The practical takeaway



A Google core update can affect rankings, but rankings are only part of the story.



The larger shift is that search results are more crowded. AI Overviews, map packs, ads, and other search features can change how much attention your organic listing gets.



Local businesses should respond by improving the quality and clarity of their web presence, not by making rushed changes.



Watch the right metrics. Review the real search result. Improve the pages that matter. Then build a marketing strategy that does not depend on one platform, one ranking, or one source of traffic.



That is how you protect visibility when search changes again, because it will.



FAQ



Was the March 2026 Google core update a penalty?



No. A Google core update is not automatically a penalty. It is a broad change to Google’s ranking systems. Some sites may lose visibility, some may gain visibility, and others may see little change.



How long should I wait before changing my website after a core update?

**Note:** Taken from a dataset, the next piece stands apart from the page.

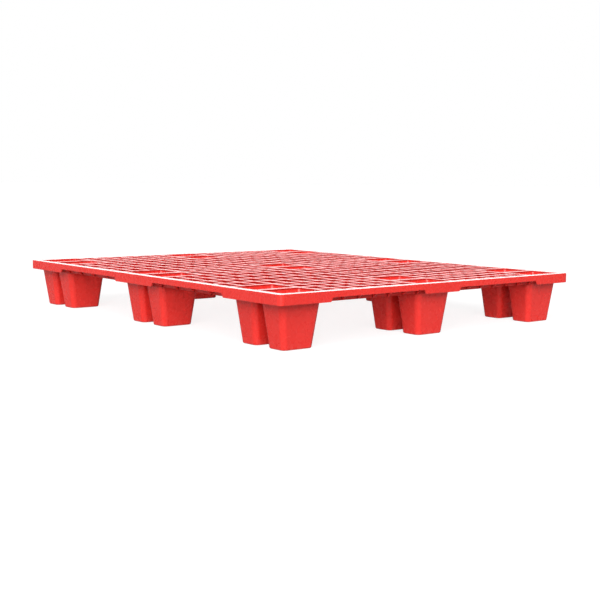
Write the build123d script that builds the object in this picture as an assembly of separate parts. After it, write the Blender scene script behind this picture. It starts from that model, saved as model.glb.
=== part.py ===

Wait until you have enough data to see a pattern. Avoid major rewrites, mass deletions, or strategy changes based on one week of rankings or traffic.



Why did my website traffic drop if my rankings stayed the same?



Clicks can drop when the search result becomes more crowded. AI Overviews, ads, map packs, featured snippets, and other SERP features can reduce clicks to organic listings even when rankings stay steady.



What should a local business track after a Google core update?



Track rankings, impressions, clicks, click-through rate, website traffic by page, conversions, and SERP feature visibility. Together, these metrics give a clearer view than rankings alone.



Should SEO still be part of my marketing strategy?



Yes. SEO is still important, but it should work with other channels. A durable marketing strategy may include SEO, paid search, local listings, social media, email, and out-of-home advertising.